There’s this idea in Web3 gaming—“public wealth.” That players own part of the system. That they’re not just users, but participants.

It sounds good.

And compared to something like AI—which right now feels controlled by a few big players—crypto still feels open.

Messy, chaotic… but open.

But that openness has a downside.

It attracts speculation faster than it builds anything sustainable.

So you end up in this loop.

Projects like Pixels try to build real experiences.

The market treats them like trades.

Liquidity comes in, pushes price up, creates hype.

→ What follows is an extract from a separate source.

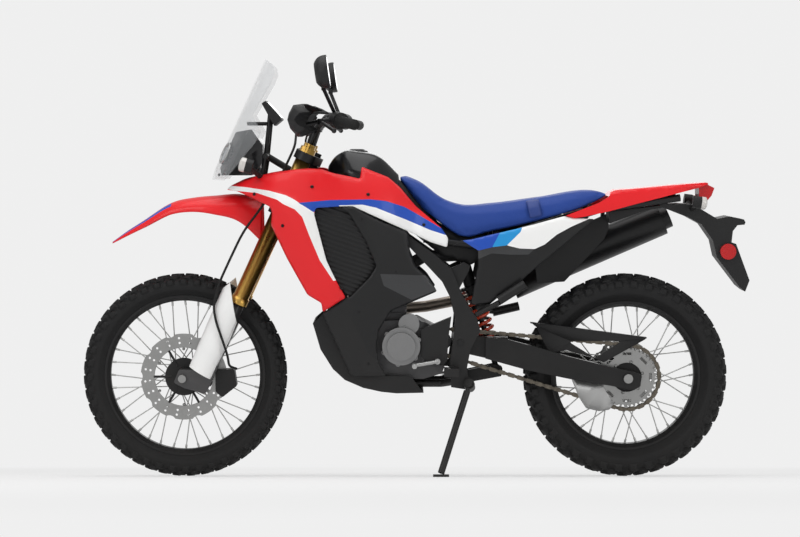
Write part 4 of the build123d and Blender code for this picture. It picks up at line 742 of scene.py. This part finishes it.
def treadPiece(wheel, tyre):
    # the section bends from the crown down both walls to the rim; blocks lift it outwards, and what
    # would reach below the floor is taken off
    form = tyreSection
    turn = circle(tyre["pitches"] * form["perPitch"])[:, None]
    t = np.linspace(-1, 1, form["across"])[None, :]
    hand, out, bend = np.sign(t), np.abs(t), t * form["wrap"]
    turned = np.abs(bend)
    y = (tyre["width"] / 2 - form["setIn"]) * hand * np.abs(np.sin(turned)) ** form["fullness"]
    bead = np.clip((turned - form["beadFrom"]) / form["beadTurn"], 0, 1)
    y = y + (hand * tyre["rimW"] / 2 - y) * bead ** form["beadSharp"]
    lower = (1 - form["crownDrop"]) * (turned - math.pi / 2) / form["wallTurn"]
    drop = np.where(turned < math.pi / 2, (1 - np.cos(bend)) * form["crownDrop"], form["crownDrop"] + lower)
    rise = form["radius"] - tyre["depth"] - tyre["rimR"] + form["underRim"]
    radius = tyre["rimR"] - form["underRim"] + rise * (1 - np.clip(drop, 0, 1))
    around = turn / (2 * math.pi) * tyre["pitches"]
    lug = np.max([pulse(around + row["apart"] * hand + row["start"] + t * row["lean"], row["share"], 0.08)
                  * strip(out, row["low"], row["high"], row["edge"]) for row in lugRows], axis=0)
    lift = tyre["depth"] * lug + sum(height * strip(out, low, high, 0.01) for height, low, high in wallRings)
    radius = radius + lift * np.clip(np.cos(bend), -0.2, 1)
    y = y + lift * np.sin(bend) * np.clip(1.5 - out * 1.2, 0, 1)
    y = np.clip(y, -tyre["width"] / 2, tyre["width"] / 2)
    reach = radius * math.cos(abs(leanAngle)) + np.abs(y) * math.sin(abs(leanAngle))
    over = max(0.0, reach.max() - bike["wheelR"] * math.cos(leanAngle))
    radius = radius - over * np.clip((0.75 - out) * 4, 0, 1)
    grid = np.stack([tyre["axleX"] + radius * np.cos(turn), y + 0 * turn,
                     bike["wheelR"] + radius * np.sin(turn)], -1)
    piece = gridPiece(wheel + "_tread", grid, wheel + "_wheel", "tyreRubber", loopRows=True)
    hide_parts(wheel + "_tyre")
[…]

Then it leaves… chasing the next thing. AI, RWAs, DePIN—whatever’s trending that week.

And Pixels just stays there.

Still running. Still farming. Still trying to turn players into something more permanent than liquidity.

And that’s why I can’t fully dismiss it.

There’s something stubborn about it.

It didn’t disappear after the hype faded. It adapted. Moved chains. Rebuilt momentum.

It even helped bring an entire network back to life.

That counts.

But at the same time…

I can’t ignore how fragile it all feels.

Because I’ve seen how quickly things flip in this space.

One imbalance.

One shift in behavior.

One wave of selling from token unlocks.

And suddenly, everything changes.

And those unlocks? They’re still there.

That supply doesn’t disappear just because the chart looks good for a week.

So now I just watch.

Not with excitement. Not exactly with cynicism either.

More like… tired curiosity.

Waiting to see which version of the story plays out.

Maybe Pixels becomes one of the rare ones.

A Web3 game that actually works. Where the gameplay holds up, the economy stabilizes, and people stay even when the hype fades.

Or maybe…

It’s just another cycle.

Another moment where everything lines up users, liquidity, narrative—before slowly drifting apart again.

I don’t think we have the answer yet.

And honestly… part of me wonders if crypto ever really gets there.

Because every time it feels close to something real

The market reminds me it still prefers stories over substance.

And Pixels?

Right now, it’s stuck somewhere in between.

And in this space…

That’s usually the most dangerous place to be.